University of Michigan raises tuition 6.7 percent after $47.5 million drop in state funding
Tuition and fees to attend the University of Michigan in fall 2011 will increase 6.7 percent for in-state undergraduate students and 4.9 percent for out-of-state students, under a budget the Board of Regents passed Thursday.
The university will take a $47.5 million cut in funding from the state for the coming school year, the largest in the school’s history. In-state freshmen and sophomores will pay $797 more in tuition next year, while out-of-state underclassmen will pay $1,781 more. Tuition increases will raise $46.4 million in new revenue next year.
Melanie Maxwell | AnnArbor.com
Despite the tuition increase, the university is investing about $9.2 million more in financial aid for the 2011-12 school year.
The $47.5 million cut to the Ann Arbor campus general fund will also result in layoffs and the elimination and downsizing of various centers and institutes at the university, said Provost Phil Hanlon.
But university President Mary Sue Coleman said cuts in the university’s budget and the increase in tuition will not affect U-M’s quality of education.
“This generation of students expects their Michigan education to be the same quality and deliver the same positive impact in their lives as all those who have come before,” she said in a statement. “Our job is to deliver on that promise.”
Hanlon said the university is raising out-of-state tuition by a lower percentage than in-state tuition because officials want to ensure students from a variety of socio-economic backgrounds outside Michigan are able to attend the university. He said the school is able to meet the needs of many in-state students through financial aid but cannot do the same for out-of-state students.

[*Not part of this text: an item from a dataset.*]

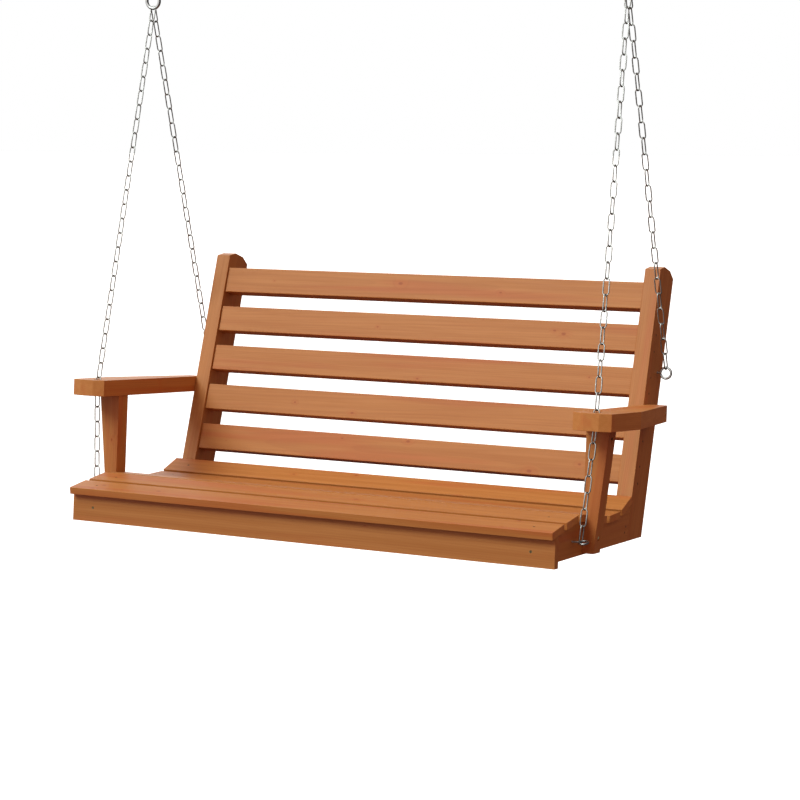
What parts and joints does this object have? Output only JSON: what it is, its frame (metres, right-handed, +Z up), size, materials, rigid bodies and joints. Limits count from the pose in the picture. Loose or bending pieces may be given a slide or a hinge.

“It’s really driven by quality considerations and what we want to do is construct the highest quality class we can that’s based along multiple dimensions,” he said. “It’s not just grade point average and test scores; there’s lots of different considerations.”
Despite the cut in the state appropriation, the the general operating budget for the Ann Arbor campus will still be slightly larger than last year, about $1.6 billion. Last year's budget was about $1.55 billion. The entire University of Michigan system has a combined budget of $6.1 billion.
Regents approved the budget with a 6-2 vote, with regents Lawrence Deitch and Denise Illitch dissenting.
Deitch spoke about his concern that the percentage of tuition hike was too high for Michigan residents. He said his concern was for the Michigan families that might not qualify for financial aid but are still not doing well enough to totally absorb the tuition hike.
He said the university should do all it can to help Michigan students ahead of out-of-state students.
“This is a vote that says, ‘When in doubt, the benefit goes to Michigan people,’” he said.
Other regents supported the decision to raise tuition for a variety of reasons.
Regent Julia Darlow said the financial aid portion of the budget was appealing to her because families who are making $80,000 or less would pay less than in 2004 because total financial aid awarded would be a record $137 million.
She said Michigan students who are from families making less than $80,000 per year would be insulated from the tuition increase.
“Every student with need who has been getting aid will not be financially impacted by this increase, and will in fact be better of this year than in past years,” she said.
Regent Andrea Newman said she supported the incrase in tuition to help fill the gap left by the decrease in state funding.
“The budget cuts passed by the legislature are impossible to make up otherwise,” she said.
Eli Gurfinkel | The Ann Arbor News
“We’ve been asking every center and institute to give a description of their mission and how they measure success toward their mission and what metrics they use to evaluate that,” he said. “We’re looking at everyone very carefully. We’re asking what are their most essential functions and whether those essential functions can be accomplished in some other way.”
Despite the closings of centers and anticipated layoffs, approximately $9 million will be spent on faculty salary increases and promotions in 2011-12, and $8 million will be spent on staff salary increases and promotions. In addition, 150 new faculty positions will be added in 2011-12. Hanlon said the money for those positions was in the 2010-11 budget and will carry over to 2011-12.
Hanlon said he wasn't sure how many positions would be cut, but layoffs will be necessary. The numbers will be determined by each individual school and college at the university now that regents have approved the budget.
"We don't have an exact count of that because that part of the budget reduction is part of the reduction of unit budgets and we don't have the complete information of what they do at their end," he said.